Picture your home loan on one side of a see-saw, and the home itself on the other. Thats a simplified version of LTV — "Loan to Value". Its one of the key ratios involved in setting loan amounts. Lenders frequently set LTV limits. If you know the ratio, you know the upper boundary of loan size, like this: "LTV on this $500K home is 80%." 80% x $500K = $400K max loan. Buyer would need at least $100K down for that loan. LTV also measures equity. If you put $100K down for the example above, you have $100K equity in the home. As a result, higher-LTV loans may require mortgage insurance. With an LTV greater than 80%, the risk of default is high because the homeowner has a lower "stake" in paying off the mortgage.
Laws to provide stable, suitable home financing created a category of loans and lending practices called "Qualified Mortgages." They provide guidance to help lenders provide loans that borrowers can repay successfully. Following the guidance and practices — and assessing each borrowers ability to repay—gives lenders additional legal protection. The Qualified Mortgage guidelines provide predictable and more-easily-understood loan features. They also rule out some loan terms and practices. Qualified mortgages cannot be: Interest-only loans Loans with terms >30 years "Negative Amortization" loans (increasing principal over time) Most forms of "balloon" loans with large payment partway into the loan period. These consistent practices help lenders and regulators provide consumers with objective guidance about reasonable debt. If you are buying a home, ask about your Qualified Mortgage options.
A builder can help make the home-purchase process easier and faster by making arrangements to have a lender on-hand who is already familiar with the project and/or models. The question the home buyer must answer for themselves is, is this "preferred lender" the best choice for them. The most effective way to do this is probably to obtain loan terms from other lenders. With multiple Loan Estimate forms in hand, you can easily compare apples-to-apples and see what advantages the preferred lender has to offer. In addition, you should be aware of current market conditions for transactions like yours. Compare all terms carefully; if in doubt, or if some aspect of a builders offer are only available with the preferred lender, ask for clarification in writing. Should you feel pressured toward one particular lender, ask for written confirmation that no parties are receiving monetary benefits from any other parties. That is illegal under RESPA (Real Estate Settlement Procedures Act) regulations! The desire to close quickly is natural, but make sure your long-term financial interest and home choices are not compromised for short-term speed. .
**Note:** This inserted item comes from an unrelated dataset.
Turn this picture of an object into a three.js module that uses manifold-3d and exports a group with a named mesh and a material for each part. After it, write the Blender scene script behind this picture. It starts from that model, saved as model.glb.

The Loan Disclosure form you will receive (at least 3 days before loan consummation) provides the costs and terms of the loan arrangement. Heres what you can expect on Page 2 of this standard form: Page 2, Section A figures SHOULD match your original Loan Estimate form. These figures include: Discount Points, if applicable. Origination Charges (collected by your lender) Origination Fees (fees paid to loan brokers, loan officers or similar parties) Page 2, Section B figures should be WITHIN 10% of the total from your Loan Estimate. These figures are the services that borrowers CANNOT shop; the lender supplied a list of the parties required for these services. Page 2, Section C figures may vary from the Loan Estimate. Charges from providers on the lenders provided list should be within 10% of the Loan Estimate. Others should be as you arranged with those external providers. Page 2, Section E figures should be within 10% of the matching Loan Estimate figures. Page 2, Sections E-F-G-H figures may vary from the matching Loan Estimate figures. Page 2 also includes a break-out of the costs paid at or before loan consummation: Costs YOU will pay. Costs the SELLER will pay. Costs paid by any others. Credits (if any) from the Lender
Regulations require lenders to document the final terms of the loan, and to deliver the document – called the Closing Disclosure – at least 3 business days before scheduled loan consummation. The Closing Disclosure cannot be verbal; it must be a digital or paper document. Any changes after deliver of the Closing Disclosure start the clock again: a new Closing Disclosure must be delivered, at least 3 business days before a revised loan consummation date. In a few circumstances, waiver of the 3-day waiting period is possible, but only when this waiting period would trigger an authentic financial emergency.
The mortgage Loan Estimate includes two lists of services involved in the loan process: services you CAN shop, and services you CANNOT shop. Borrowers are free to shop and compare the first list; they may have the lender provide these services, or another part. Borrowers MUST use the lender or listed provider for services on the other list. The CAN shop list might include the following: Pest Inspection Property-Line Survey Title-related services. These might be broken down further: Lenders title policy, protecting the lenders interest in the collateral (usually, the property.) Settlement agent fees, to cover the costs of facilitating the final transaction. Title Search, to document legal ownership of the property. Title Insurance Binder, which allows use of the title search results for a period of time. Fees from providers on the list provided by the lenders are restricted by the Loan Estimate figures; their fees cannot change by more than 10% between estimate and closing disclosure. Providers not on the list are not restricted by the Loan Estimate; the lender is not responsible for changes in their fees or variances from the estimate.